Guys Answer: Again their reply, “Marc Trestman” was given in a sing-song voice that implied, “Is there any Bear fan that wouldn’t know this?”

A Personal Side Note: Speaking of Marc Trestman: I checked him out on the post game show and whoa…I don’t think he looks so good. Kind of gaunt, and really, really skinny (especially because TV adds pounds.) Anyway, I am a little worried. So, note to the Marcster: Have a few donuts or chow down on some Chicago deep dish pizzas

Other Q & A’s followed with basically the same outcome, with one exception:

Q. Who is Jay Cutler married to?
Guys Answer:Don’t know.” “Who cares.” Shoulder shrugs.
Gals Answer: They knew, of course. “Kristin Cav—something“Cavallari,” I prompted. “Oh yeah,” someone said. “She just got pulled over for not having an Illinois Driver’s license and they hauled her cute self off to the police station and she was totally pissed.” I said, “This was the first that I had heard of this.” How did I miss that? As you may remember, all “Jay and Kristin Couple News” totally intrigues me. (Read why we didn't go to their wedding and what my valentine gift suggestions for Jay to give Kristin were

Now, a flabbergasting revelation: During the course of my fun little half-time quiz, much to the astonishment of the men in the room, one of their own was outed.

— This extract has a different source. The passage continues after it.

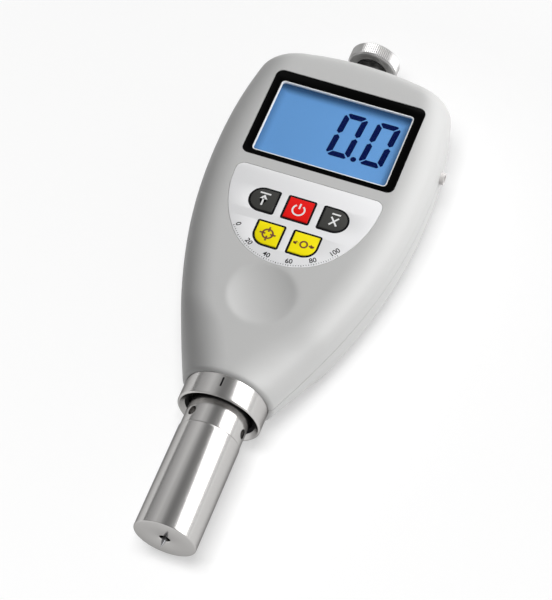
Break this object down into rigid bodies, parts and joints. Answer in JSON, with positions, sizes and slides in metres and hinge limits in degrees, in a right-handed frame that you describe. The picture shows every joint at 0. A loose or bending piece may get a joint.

When “Dwayne,” (not his real name) could not answer any of the very elementary (for a guy) sports questions, it became evident that he was an alien.

“OK, I confess,” "Dwayne" said. “I don’t know anything about football. I don’t know anything about sports. I don’t watch any games. I just am not interested. Never have been. Period. There – I’ve said it. I am in the 1%.”

I admired his self secure stance as the other male Sports Heads in the room gave a blank stare of disbelief.

A few days later, I am telling My Sports Guy (who had been out of town) about the Bears party and my sports quiz. Now, if he would have been there, he would have undoubtedly led the boy’s pack with his massive amount of sports knowledge. Again, wasted brain power.

Anyway, he is pretending to be listening to me as I am telling him the latest on Kristin Cavallari (although he has no clue who I’m talking about). And then I said, “Guess what – you know “Dwayne?” He hates sports. He knows nothing about sports. Has absolutely no interest whatsoever, and never has.”

Now, he gives me “The Look” that translates to “You’re kidding.”

Reading his mind, I repeated, “Absolutely true. He admitted it.”

No reply, he just shook his head, probably feeling sorry for Dwayne. My Guy is watching the loser Cubs, no doubt storing info in the archives of his Sports Brain in case there is a quiz.

Another Side Note: Not that anyone cares. First week of NFL Fantasy Football: My team, “Mad Men” lost by 14 points. Damn it. Week 2 is a must win. I’m playing Jay Cutler as my QB. I hope wife Kristin has calmed down from her incident and gives the Jayster a lot of "lovin" beforehand. I need him to be loose as a goose on Sunday.